_TASK TO CARRY OUT_
Set the following entries down again exactly, line by line.

━━━ DATASET CONTENT ━━━

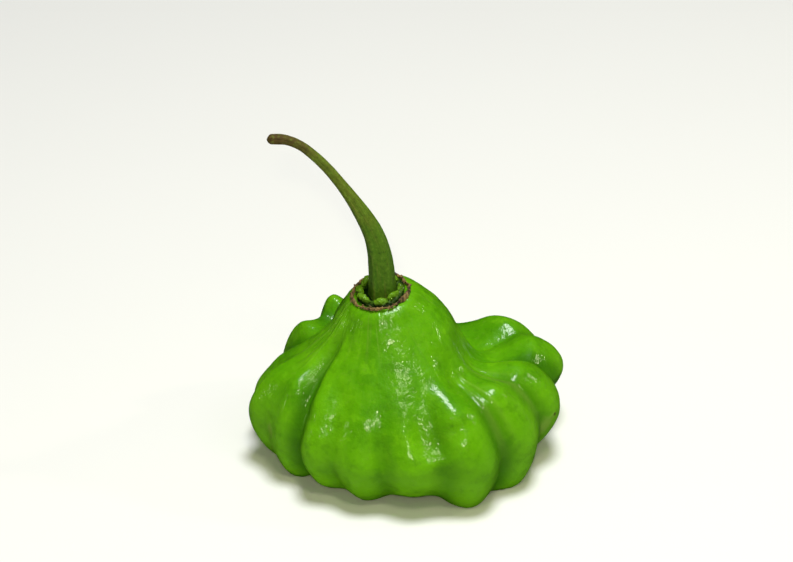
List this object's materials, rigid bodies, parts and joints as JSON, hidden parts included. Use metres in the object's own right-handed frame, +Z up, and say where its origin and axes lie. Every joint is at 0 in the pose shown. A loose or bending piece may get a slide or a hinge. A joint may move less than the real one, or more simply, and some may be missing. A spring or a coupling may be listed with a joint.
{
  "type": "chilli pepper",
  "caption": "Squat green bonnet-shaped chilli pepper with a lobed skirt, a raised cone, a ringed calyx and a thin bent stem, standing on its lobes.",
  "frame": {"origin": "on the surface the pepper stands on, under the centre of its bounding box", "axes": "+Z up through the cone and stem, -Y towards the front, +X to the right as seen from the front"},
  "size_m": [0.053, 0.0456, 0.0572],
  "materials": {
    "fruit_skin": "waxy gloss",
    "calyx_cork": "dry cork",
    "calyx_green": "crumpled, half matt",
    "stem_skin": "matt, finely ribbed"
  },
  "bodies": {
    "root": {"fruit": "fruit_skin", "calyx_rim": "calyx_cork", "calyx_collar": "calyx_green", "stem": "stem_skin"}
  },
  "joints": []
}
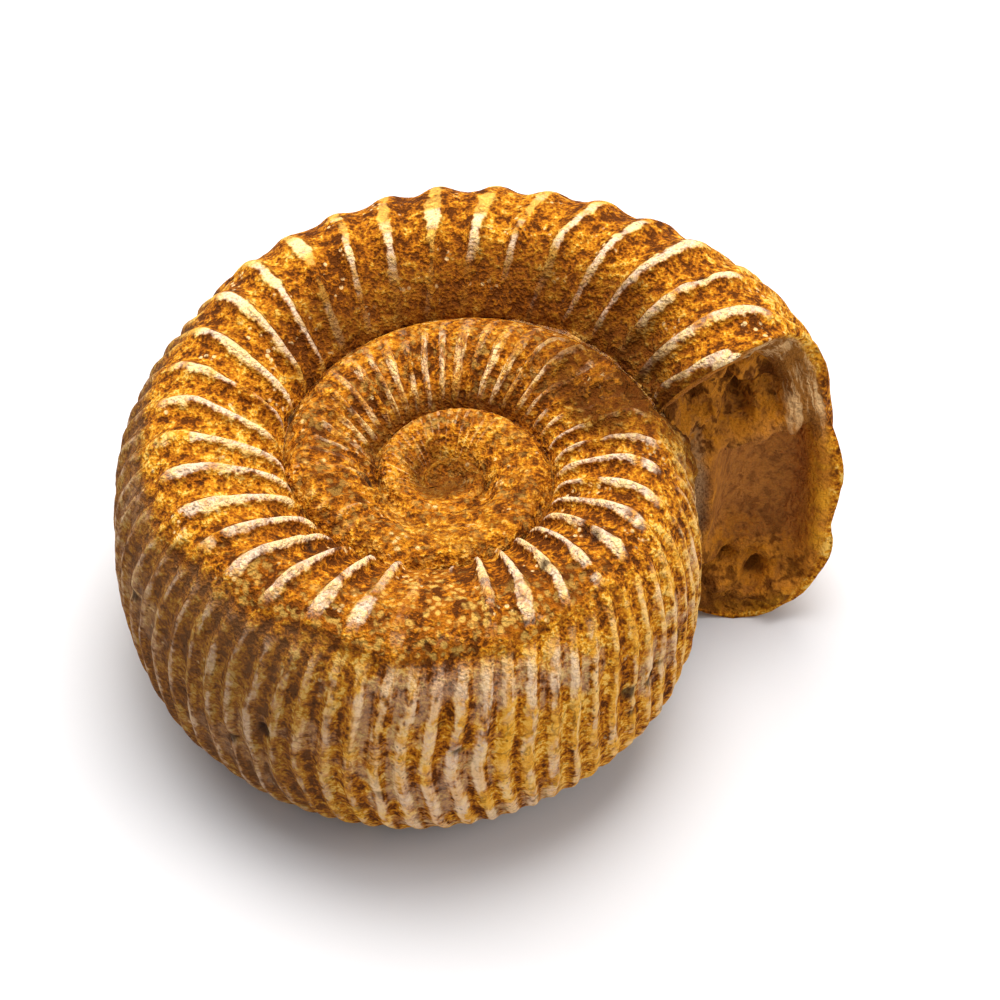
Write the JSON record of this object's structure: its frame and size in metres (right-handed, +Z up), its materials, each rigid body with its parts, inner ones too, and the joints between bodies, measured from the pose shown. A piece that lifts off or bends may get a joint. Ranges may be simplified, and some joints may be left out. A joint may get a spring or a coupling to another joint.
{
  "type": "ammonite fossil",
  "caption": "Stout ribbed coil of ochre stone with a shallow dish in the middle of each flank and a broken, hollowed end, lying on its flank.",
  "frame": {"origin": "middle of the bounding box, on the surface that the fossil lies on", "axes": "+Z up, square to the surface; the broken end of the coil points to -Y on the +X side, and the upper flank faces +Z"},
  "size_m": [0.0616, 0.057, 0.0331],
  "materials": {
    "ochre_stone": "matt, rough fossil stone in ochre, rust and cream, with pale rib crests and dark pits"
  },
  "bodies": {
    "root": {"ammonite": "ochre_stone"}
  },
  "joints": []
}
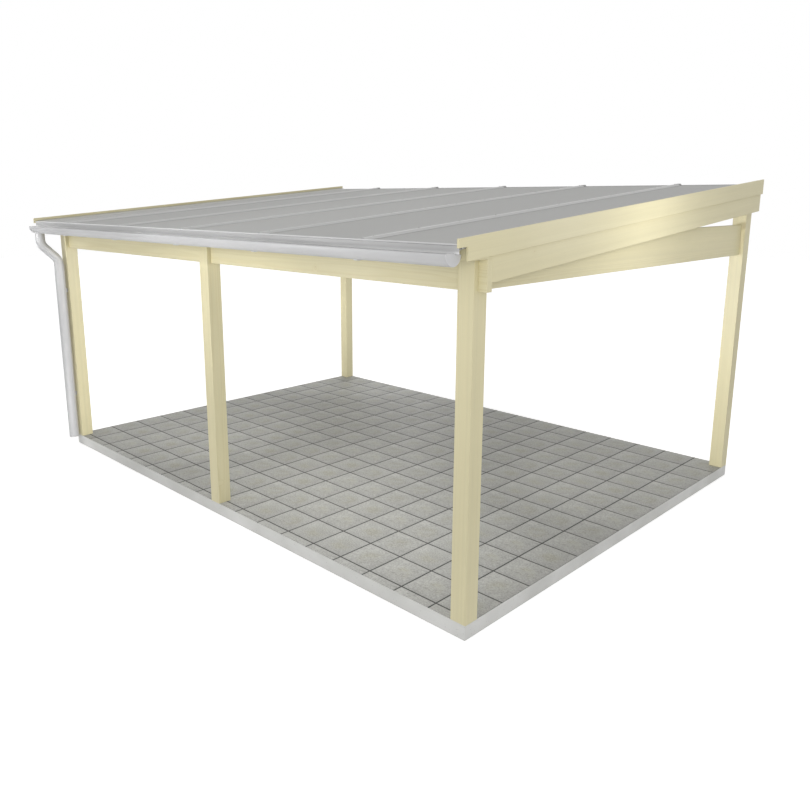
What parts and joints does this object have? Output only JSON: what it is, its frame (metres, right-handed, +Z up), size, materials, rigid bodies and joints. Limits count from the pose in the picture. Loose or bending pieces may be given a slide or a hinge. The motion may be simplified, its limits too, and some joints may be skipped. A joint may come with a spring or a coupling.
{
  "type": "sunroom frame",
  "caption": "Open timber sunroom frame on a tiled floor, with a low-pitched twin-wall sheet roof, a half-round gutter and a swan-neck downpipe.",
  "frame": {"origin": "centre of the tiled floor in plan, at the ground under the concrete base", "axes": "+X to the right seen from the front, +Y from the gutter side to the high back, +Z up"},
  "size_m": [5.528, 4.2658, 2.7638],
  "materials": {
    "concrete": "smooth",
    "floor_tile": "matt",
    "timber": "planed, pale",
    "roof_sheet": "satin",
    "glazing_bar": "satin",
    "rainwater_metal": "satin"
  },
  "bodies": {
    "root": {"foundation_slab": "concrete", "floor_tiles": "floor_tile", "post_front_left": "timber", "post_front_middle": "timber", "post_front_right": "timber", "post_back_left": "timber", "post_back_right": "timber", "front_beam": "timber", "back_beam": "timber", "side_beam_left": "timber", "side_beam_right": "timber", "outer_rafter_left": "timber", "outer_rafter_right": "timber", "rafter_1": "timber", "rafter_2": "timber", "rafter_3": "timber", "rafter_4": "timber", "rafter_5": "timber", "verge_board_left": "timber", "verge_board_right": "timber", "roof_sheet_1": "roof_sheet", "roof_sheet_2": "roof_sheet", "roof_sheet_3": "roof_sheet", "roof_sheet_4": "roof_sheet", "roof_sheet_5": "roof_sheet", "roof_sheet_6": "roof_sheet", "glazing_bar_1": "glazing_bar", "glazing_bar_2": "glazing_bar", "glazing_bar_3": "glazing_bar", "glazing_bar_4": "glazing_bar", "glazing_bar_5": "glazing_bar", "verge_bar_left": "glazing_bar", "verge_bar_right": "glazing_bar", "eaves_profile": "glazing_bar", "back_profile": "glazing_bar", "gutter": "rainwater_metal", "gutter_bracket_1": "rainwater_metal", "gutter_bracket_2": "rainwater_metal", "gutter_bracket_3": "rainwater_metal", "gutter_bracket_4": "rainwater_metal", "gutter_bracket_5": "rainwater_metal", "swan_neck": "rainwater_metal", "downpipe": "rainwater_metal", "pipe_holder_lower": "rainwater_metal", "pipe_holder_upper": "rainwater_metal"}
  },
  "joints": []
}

━━━

_RESPONSE FOR THIS EXERCISE_
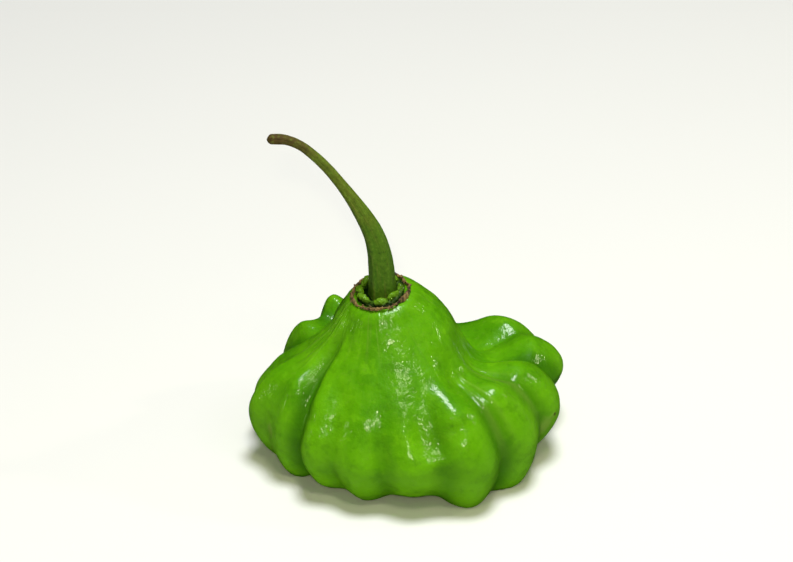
List this object's materials, rigid bodies, parts and joints as JSON, hidden parts included. Use metres in the object's own right-handed frame, +Z up, and say where its origin and axes lie. Every joint is at 0 in the pose shown. A loose or bending piece may get a slide or a hinge. A joint may move less than the real one, or more simply, and some may be missing. A spring or a coupling may be listed with a joint.
{
  "type": "chilli pepper",
  "caption": "Squat green bonnet-shaped chilli pepper with a lobed skirt, a raised cone, a ringed calyx and a thin bent stem, standing on its lobes.",
  "frame": {"origin": "on the surface the pepper stands on, under the centre of its bounding box", "axes": "+Z up through the cone and stem, -Y towards the front, +X to the right as seen from the front"},
  "size_m": [0.053, 0.0456, 0.0572],
  "materials": {
    "fruit_skin": "waxy gloss",
    "calyx_cork": "dry cork",
    "calyx_green": "crumpled, half matt",
    "stem_skin": "matt, finely ribbed"
  },
  "bodies": {
    "root": {"fruit": "fruit_skin", "calyx_rim": "calyx_cork", "calyx_collar": "calyx_green", "stem": "stem_skin"}
  },
  "joints": []
}
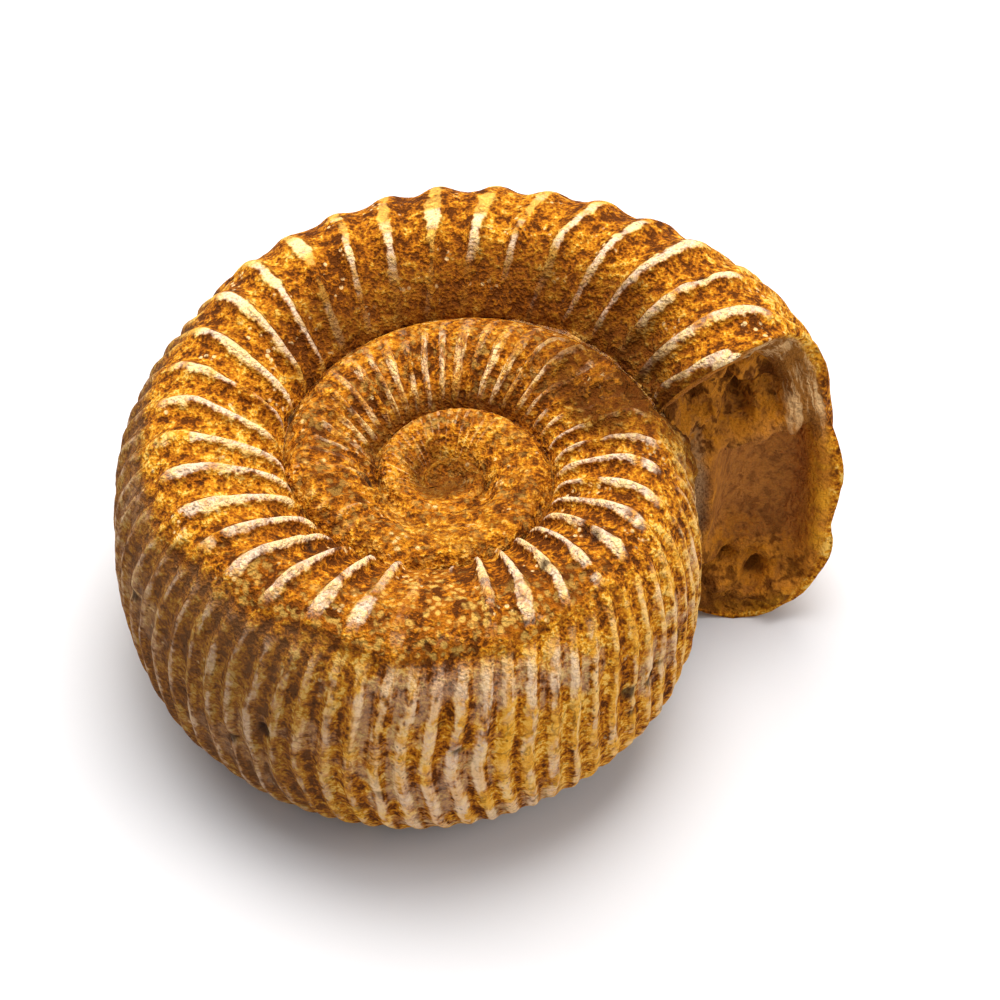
Write the JSON record of this object's structure: its frame and size in metres (right-handed, +Z up), its materials, each rigid body with its parts, inner ones too, and the joints between bodies, measured from the pose shown. A piece that lifts off or bends may get a joint. Ranges may be simplified, and some joints may be left out. A joint may get a spring or a coupling to another joint.
{
  "type": "ammonite fossil",
  "caption": "Stout ribbed coil of ochre stone with a shallow dish in the middle of each flank and a broken, hollowed end, lying on its flank.",
  "frame": {"origin": "middle of the bounding box, on the surface that the fossil lies on", "axes": "+Z up, square to the surface; the broken end of the coil points to -Y on the +X side, and the upper flank faces +Z"},
  "size_m": [0.0616, 0.057, 0.0331],
  "materials": {
    "ochre_stone": "matt, rough fossil stone in ochre, rust and cream, with pale rib crests and dark pits"
  },
  "bodies": {
    "root": {"ammonite": "ochre_stone"}
  },
  "joints": []
}
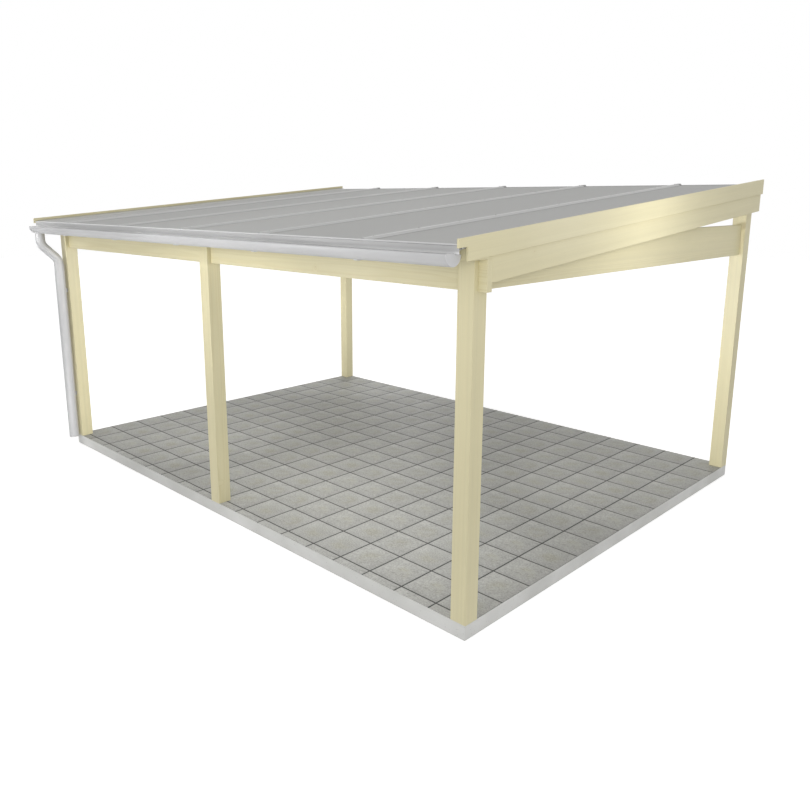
What parts and joints does this object have? Output only JSON: what it is, its frame (metres, right-handed, +Z up), size, materials, rigid bodies and joints. Limits count from the pose in the picture. Loose or bending pieces may be given a slide or a hinge. The motion may be simplified, its limits too, and some joints may be skipped. A joint may come with a spring or a coupling.
{
  "type": "sunroom frame",
  "caption": "Open timber sunroom frame on a tiled floor, with a low-pitched twin-wall sheet roof, a half-round gutter and a swan-neck downpipe.",
  "frame": {"origin": "centre of the tiled floor in plan, at the ground under the concrete base", "axes": "+X to the right seen from the front, +Y from the gutter side to the high back, +Z up"},
  "size_m": [5.528, 4.2658, 2.7638],
  "materials": {
    "concrete": "smooth",
    "floor_tile": "matt",
    "timber": "planed, pale",
    "roof_sheet": "satin",
    "glazing_bar": "satin",
    "rainwater_metal": "satin"
  },
  "bodies": {
    "root": {"foundation_slab": "concrete", "floor_tiles": "floor_tile", "post_front_left": "timber", "post_front_middle": "timber", "post_front_right": "timber", "post_back_left": "timber", "post_back_right": "timber", "front_beam": "timber", "back_beam": "timber", "side_beam_left": "timber", "side_beam_right": "timber", "outer_rafter_left": "timber", "outer_rafter_right": "timber", "rafter_1": "timber", "rafter_2": "timber", "rafter_3": "timber", "rafter_4": "timber", "rafter_5": "timber", "verge_board_left": "timber", "verge_board_right": "timber", "roof_sheet_1": "roof_sheet", "roof_sheet_2": "roof_sheet", "roof_sheet_3": "roof_sheet", "roof_sheet_4": "roof_sheet", "roof_sheet_5": "roof_sheet", "roof_sheet_6": "roof_sheet", "glazing_bar_1": "glazing_bar", "glazing_bar_2": "glazing_bar", "glazing_bar_3": "glazing_bar", "glazing_bar_4": "glazing_bar", "glazing_bar_5": "glazing_bar", "verge_bar_left": "glazing_bar", "verge_bar_right": "glazing_bar", "eaves_profile": "glazing_bar", "back_profile": "glazing_bar", "gutter": "rainwater_metal", "gutter_bracket_1": "rainwater_metal", "gutter_bracket_2": "rainwater_metal", "gutter_bracket_3": "rainwater_metal", "gutter_bracket_4": "rainwater_metal", "gutter_bracket_5": "rainwater_metal", "swan_neck": "rainwater_metal", "downpipe": "rainwater_metal", "pipe_holder_lower": "rainwater_metal", "pipe_holder_upper": "rainwater_metal"}
  },
  "joints": []
}